#### [INSTRUCTIONS TO FOLLOW]
Please give the data below again in full, exactly as it stands.

[Parts and joints as JSON]
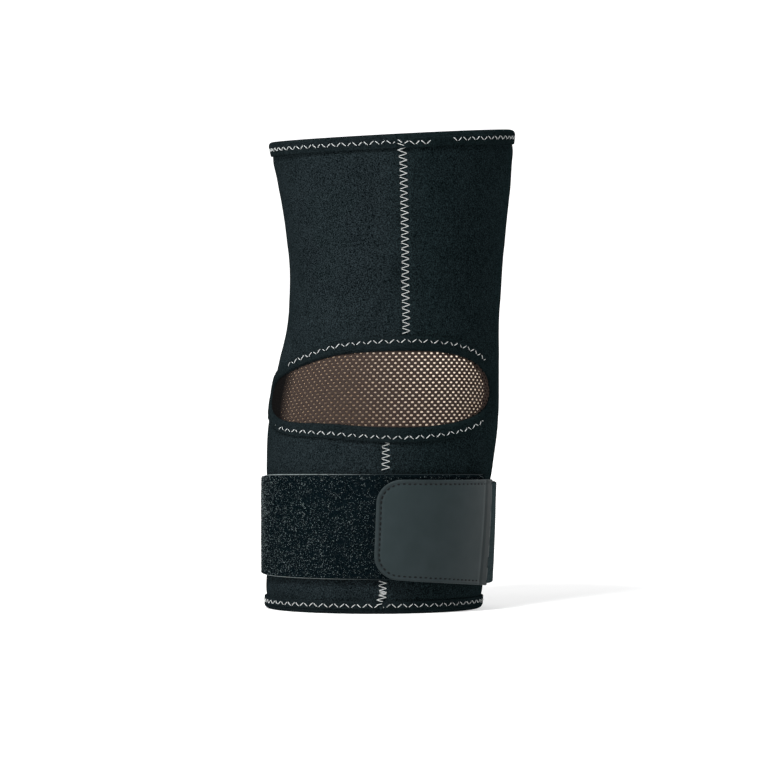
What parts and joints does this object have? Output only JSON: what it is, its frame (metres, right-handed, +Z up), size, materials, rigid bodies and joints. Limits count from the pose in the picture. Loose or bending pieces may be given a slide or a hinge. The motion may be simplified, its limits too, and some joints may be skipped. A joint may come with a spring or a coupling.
{
  "type": "knee brace",
  "caption": "Pull-on neoprene knee sleeve with a mesh window behind the knee, zigzag seams and a wrap strap closed by a hook-and-loop tab.",
  "frame": {"origin": "bottom centre of the whole brace's box, under the leg's axis", "axes": "+X to the wearer's right, +Y to the front (kneecap side), +Z up the leg; the mesh window faces -Y"},
  "size_m": [0.1391, 0.1321, 0.2612],
  "materials": {
    "neoprene": "jersey-faced neoprene sheet, very dark blue-grey, matt",
    "binding": "folded knitted binding, black, matt",
    "mesh_fabric": "open knitted mesh, dark brown-black",
    "white_thread": "white polyester thread",
    "black_thread": "black polyester thread",
    "ring_foam": "fabric-covered soft foam, black",
    "band_foam": "thin laminated foam, grey at its cut edges",
    "loop_pile": "brushed nylon loop pile, black",
    "elastic": "woven elastic, black, matt",
    "hook": "moulded hook fastener, black",
    "leatherette": "smooth leatherette, charcoal, slight sheen"
  },
  "bodies": {
    "calf": {"calf_panel": "neoprene", "knee_panel": "neoprene", "calf_hem_binding": "binding", "calf_hem_stitching": "white_thread", "calf_seam_stitching": "white_thread", "knee_seam_stitching": "white_thread", "window_binding": "binding", "window_stitching": "white_thread", "popliteal_mesh": "mesh_fabric", "kneecap_ring": "ring_foam", "kneecap_ring_stitching": "black_thread", "loop_band_core": "band_foam", "loop_band_face": "loop_pile", "loop_band_stitching": "black_thread", "strap_root": "elastic", "strap_root_stitching": "black_thread"},
    "thigh": {"thigh_panel": "neoprene", "thigh_hem_binding": "binding", "thigh_hem_stitching": "white_thread", "thigh_seam_stitching": "white_thread"},
    "strap_arm": {"strap_elastic": "elastic"},
    "strap_tab": {"tab_hook_patch": "hook", "tab_core": "band_foam", "tab_cover": "leatherette", "tab_stitching": "black_thread"}
  },
  "joints": [
    {"name": "knee_flexion", "type": "hinge", "parent": "calf", "child": "thigh", "pos_m": [-0.0004, -0.016, 0.118], "axis": [1, 0, 0], "range_deg": [0, 90], "stiffness_Nm_per_rad": 0.5, "deforming": ["knee_panel", "window_binding", "popliteal_mesh", "window_stitching", "knee_seam_stitching", "kneecap_ring", "kneecap_ring_stitching"]},
    {"name": "strap_swing", "type": "hinge", "parent": "calf", "child": "strap_arm", "pos_m": [0.03372, 0.04314, 0.0415], "axis": [0.068, 0.0349, 0.9971], "range_deg": [0, 90]},
    {"name": "tab_peel", "type": "hinge", "parent": "strap_arm", "child": "strap_tab", "pos_m": [0.05352, -0.02768, 0.0423], "axis": [0.0795, -0.0115, 0.9968], "range_deg": [0, 110]}
  ]
}
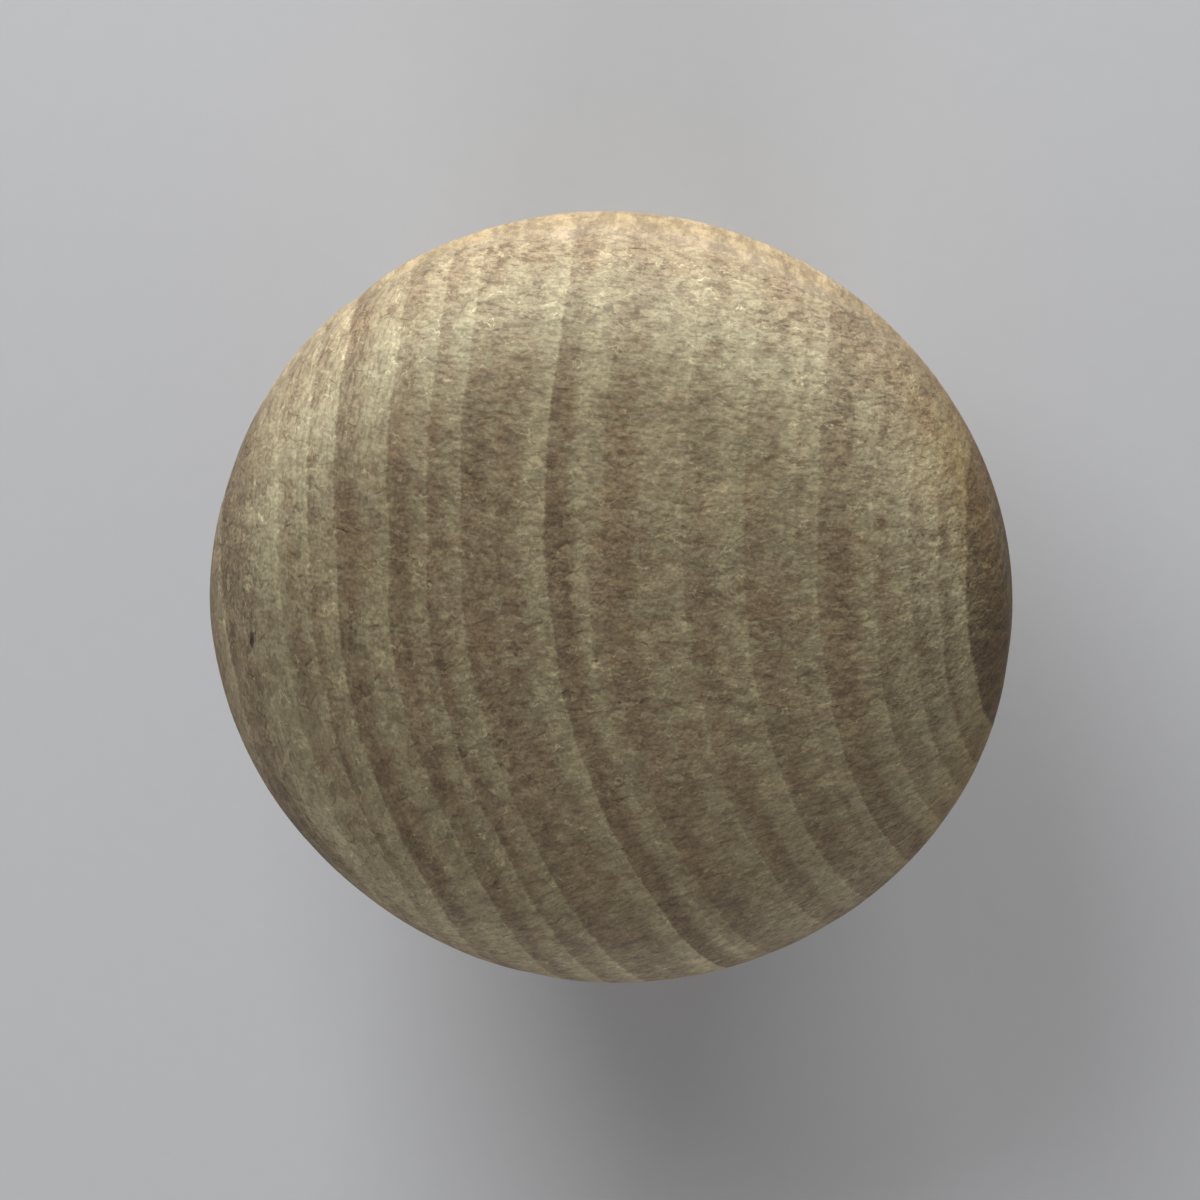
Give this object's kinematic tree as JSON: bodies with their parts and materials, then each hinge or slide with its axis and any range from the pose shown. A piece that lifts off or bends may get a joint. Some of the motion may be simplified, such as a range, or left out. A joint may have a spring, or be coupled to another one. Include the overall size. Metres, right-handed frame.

#### [CORRECT OUTPUT]
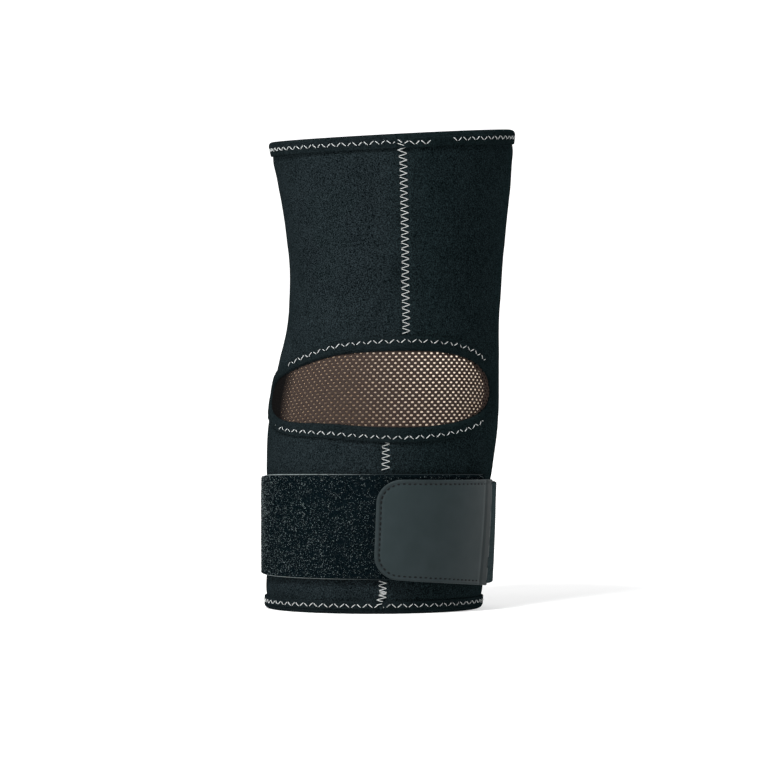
What parts and joints does this object have? Output only JSON: what it is, its frame (metres, right-handed, +Z up), size, materials, rigid bodies and joints. Limits count from the pose in the picture. Loose or bending pieces may be given a slide or a hinge. The motion may be simplified, its limits too, and some joints may be skipped. A joint may come with a spring or a coupling.
{
  "type": "knee brace",
  "caption": "Pull-on neoprene knee sleeve with a mesh window behind the knee, zigzag seams and a wrap strap closed by a hook-and-loop tab.",
  "frame": {"origin": "bottom centre of the whole brace's box, under the leg's axis", "axes": "+X to the wearer's right, +Y to the front (kneecap side), +Z up the leg; the mesh window faces -Y"},
  "size_m": [0.1391, 0.1321, 0.2612],
  "materials": {
    "neoprene": "jersey-faced neoprene sheet, very dark blue-grey, matt",
    "binding": "folded knitted binding, black, matt",
    "mesh_fabric": "open knitted mesh, dark brown-black",
    "white_thread": "white polyester thread",
    "black_thread": "black polyester thread",
    "ring_foam": "fabric-covered soft foam, black",
    "band_foam": "thin laminated foam, grey at its cut edges",
    "loop_pile": "brushed nylon loop pile, black",
    "elastic": "woven elastic, black, matt",
    "hook": "moulded hook fastener, black",
    "leatherette": "smooth leatherette, charcoal, slight sheen"
  },
  "bodies": {
    "calf": {"calf_panel": "neoprene", "knee_panel": "neoprene", "calf_hem_binding": "binding", "calf_hem_stitching": "white_thread", "calf_seam_stitching": "white_thread", "knee_seam_stitching": "white_thread", "window_binding": "binding", "window_stitching": "white_thread", "popliteal_mesh": "mesh_fabric", "kneecap_ring": "ring_foam", "kneecap_ring_stitching": "black_thread", "loop_band_core": "band_foam", "loop_band_face": "loop_pile", "loop_band_stitching": "black_thread", "strap_root": "elastic", "strap_root_stitching": "black_thread"},
    "thigh": {"thigh_panel": "neoprene", "thigh_hem_binding": "binding", "thigh_hem_stitching": "white_thread", "thigh_seam_stitching": "white_thread"},
    "strap_arm": {"strap_elastic": "elastic"},
    "strap_tab": {"tab_hook_patch": "hook", "tab_core": "band_foam", "tab_cover": "leatherette", "tab_stitching": "black_thread"}
  },
  "joints": [
    {"name": "knee_flexion", "type": "hinge", "parent": "calf", "child": "thigh", "pos_m": [-0.0004, -0.016, 0.118], "axis": [1, 0, 0], "range_deg": [0, 90], "stiffness_Nm_per_rad": 0.5, "deforming": ["knee_panel", "window_binding", "popliteal_mesh", "window_stitching", "knee_seam_stitching", "kneecap_ring", "kneecap_ring_stitching"]},
    {"name": "strap_swing", "type": "hinge", "parent": "calf", "child": "strap_arm", "pos_m": [0.03372, 0.04314, 0.0415], "axis": [0.068, 0.0349, 0.9971], "range_deg": [0, 90]},
    {"name": "tab_peel", "type": "hinge", "parent": "strap_arm", "child": "strap_tab", "pos_m": [0.05352, -0.02768, 0.0423], "axis": [0.0795, -0.0115, 0.9968], "range_deg": [0, 110]}
  ]
}
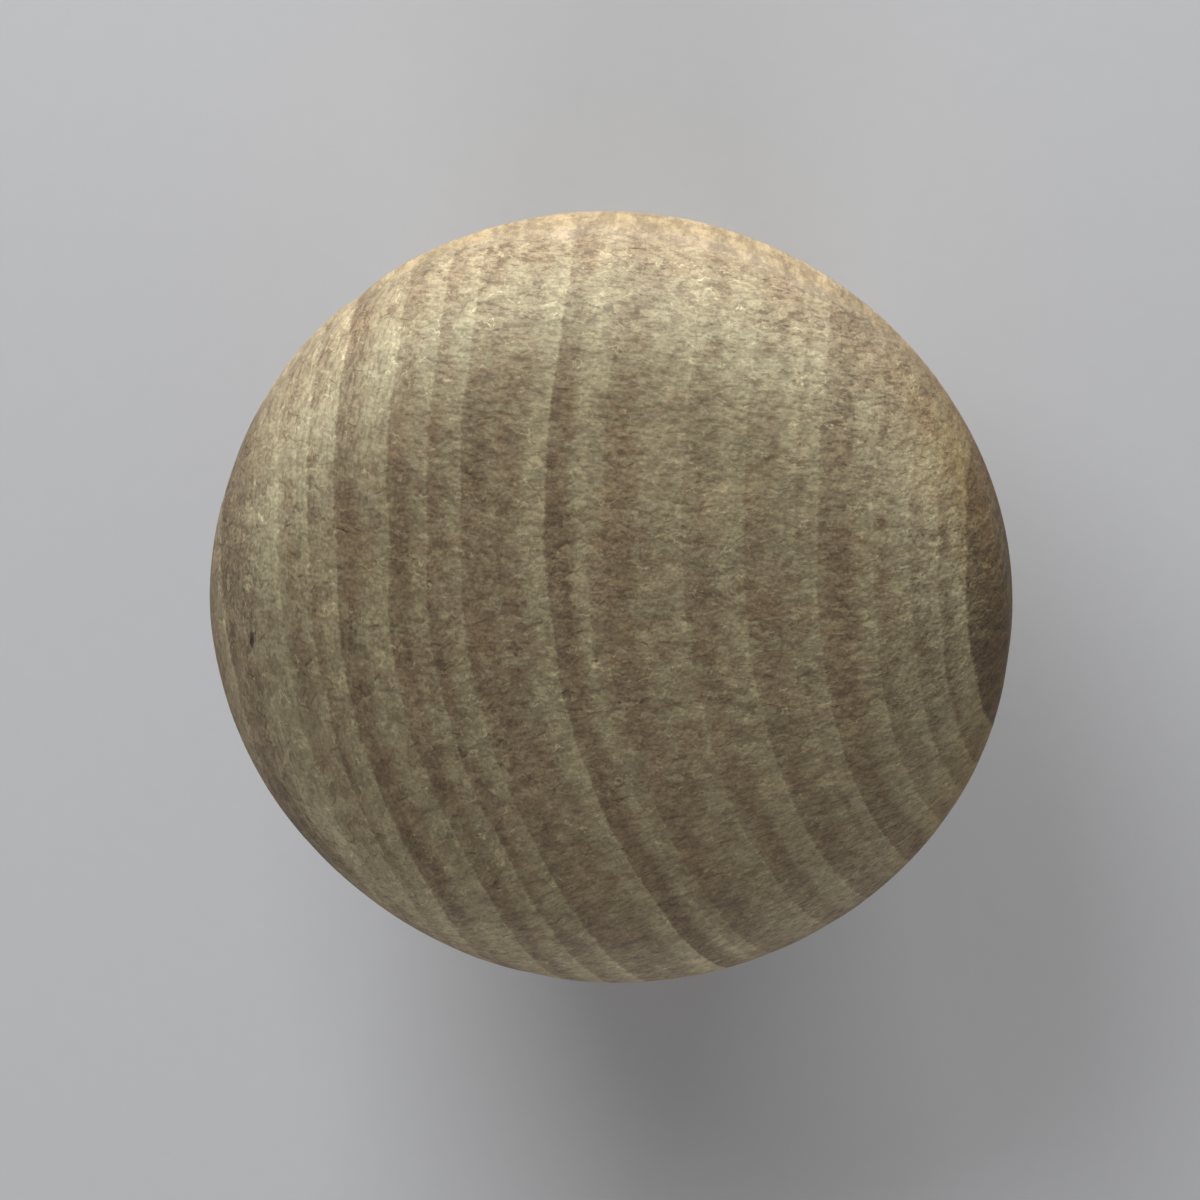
Give this object's kinematic tree as JSON: bodies with their parts and materials, then each hinge or slide with its axis and any range from the pose shown. A piece that lifts off or bends may get a joint. Some of the motion may be simplified, such as a range, or left out. A joint may have a spring, or be coupled to another one. Include the overall size. Metres, right-handed frame.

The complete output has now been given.